In June, a new football stadium opened in Fort McMurray – a $133-million facility planned long before oil prices plummeted. A regular-season CFL game between the Edmonton Eskimos and Toronto Argonauts attracted an announced crowd of 4,900 fans in a stadium that could have welcomed 15,000 spectators.

During the boom, more workers would have shelled out $109 to get a good seat or more companies would have bought tickets for employees, several fans said.

The Wood Buffalo-Cold Lake region’s unadjusted unemployment rate, based on a three-month moving average, hit 8.2 per cent in June – double the 4.1-per-cent jobless rate in the same month of 2014.
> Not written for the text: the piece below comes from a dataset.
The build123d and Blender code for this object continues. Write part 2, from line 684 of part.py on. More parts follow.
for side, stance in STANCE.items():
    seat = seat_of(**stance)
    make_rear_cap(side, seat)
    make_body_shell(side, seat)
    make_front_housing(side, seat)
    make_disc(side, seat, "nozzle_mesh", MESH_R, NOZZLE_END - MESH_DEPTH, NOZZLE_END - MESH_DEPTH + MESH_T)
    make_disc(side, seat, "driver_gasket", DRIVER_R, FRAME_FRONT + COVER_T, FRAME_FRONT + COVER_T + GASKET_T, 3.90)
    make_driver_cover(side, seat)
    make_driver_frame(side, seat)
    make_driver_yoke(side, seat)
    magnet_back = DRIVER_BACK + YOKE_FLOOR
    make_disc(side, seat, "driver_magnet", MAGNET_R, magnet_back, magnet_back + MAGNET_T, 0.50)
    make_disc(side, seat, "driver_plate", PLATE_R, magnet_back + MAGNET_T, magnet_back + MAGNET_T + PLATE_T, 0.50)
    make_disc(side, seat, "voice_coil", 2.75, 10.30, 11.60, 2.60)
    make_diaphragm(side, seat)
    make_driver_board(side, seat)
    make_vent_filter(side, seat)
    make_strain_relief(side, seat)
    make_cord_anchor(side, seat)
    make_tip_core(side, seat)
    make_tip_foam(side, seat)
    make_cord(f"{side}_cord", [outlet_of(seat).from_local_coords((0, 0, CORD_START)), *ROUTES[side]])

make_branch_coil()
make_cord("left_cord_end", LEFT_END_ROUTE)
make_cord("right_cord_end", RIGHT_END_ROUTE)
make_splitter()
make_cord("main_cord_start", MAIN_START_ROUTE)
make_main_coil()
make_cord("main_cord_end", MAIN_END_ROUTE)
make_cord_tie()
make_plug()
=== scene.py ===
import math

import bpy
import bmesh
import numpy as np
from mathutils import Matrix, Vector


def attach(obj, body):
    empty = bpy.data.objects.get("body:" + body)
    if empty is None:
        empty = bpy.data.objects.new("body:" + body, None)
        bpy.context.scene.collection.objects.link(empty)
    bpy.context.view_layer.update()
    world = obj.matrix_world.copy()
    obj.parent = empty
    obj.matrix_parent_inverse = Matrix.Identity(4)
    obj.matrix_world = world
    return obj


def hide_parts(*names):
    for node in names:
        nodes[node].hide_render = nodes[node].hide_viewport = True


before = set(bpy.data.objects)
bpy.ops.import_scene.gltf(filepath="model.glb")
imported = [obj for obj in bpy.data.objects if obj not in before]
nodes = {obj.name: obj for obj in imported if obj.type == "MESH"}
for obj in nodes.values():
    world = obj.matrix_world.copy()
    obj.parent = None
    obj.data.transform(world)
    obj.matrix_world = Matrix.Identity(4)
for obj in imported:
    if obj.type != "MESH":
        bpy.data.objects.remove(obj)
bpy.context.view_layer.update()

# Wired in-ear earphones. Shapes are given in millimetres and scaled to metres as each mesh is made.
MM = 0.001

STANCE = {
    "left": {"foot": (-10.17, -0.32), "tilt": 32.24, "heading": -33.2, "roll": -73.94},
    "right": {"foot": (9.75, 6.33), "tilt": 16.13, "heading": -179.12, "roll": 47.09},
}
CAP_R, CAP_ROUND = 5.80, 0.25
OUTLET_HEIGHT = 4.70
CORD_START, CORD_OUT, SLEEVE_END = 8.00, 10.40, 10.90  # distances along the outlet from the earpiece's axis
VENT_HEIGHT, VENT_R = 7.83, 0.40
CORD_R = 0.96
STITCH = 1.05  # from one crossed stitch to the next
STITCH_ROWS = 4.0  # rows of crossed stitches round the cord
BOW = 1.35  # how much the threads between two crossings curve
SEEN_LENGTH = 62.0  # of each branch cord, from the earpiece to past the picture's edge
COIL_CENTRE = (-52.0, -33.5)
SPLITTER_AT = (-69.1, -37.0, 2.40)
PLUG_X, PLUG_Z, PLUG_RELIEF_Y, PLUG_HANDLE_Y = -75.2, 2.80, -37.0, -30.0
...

Stephanie Swain, an administrator who has switched her career path to pipe fitting, is thinking about moving back to Nova Scotia with her husband, Paul MacLeod, a veteran pipe fitter. “Things are bad in Fort Mac,” she said, referring to growing unemployment.

In a reversal of fortunes, instead of East Coast workers flocking to Alberta, Irving Shipbuilding Inc. is recruiting employees for its shipyard in Halifax, hoping to lure former Nova Scotians back home.

Irving held a job fair in July in a meeting room at Fort McMurray’s leisure community centre. The gleaming centre, built during the oil boom, features two NHL-sized rinks and an Olympic-sized swimming pool. Suncor Energy Inc. has the naming rights for the centre while Syncrude’s name is on the aquatic centre.

“The oil-sands industry is invested in the community,” said Kwame Osei, who coaches football in Fort McMurray at Holy Trinity Catholic High School, which shares entrance doors with its neighbour, the Suncor Energy Centre for the Performing Arts.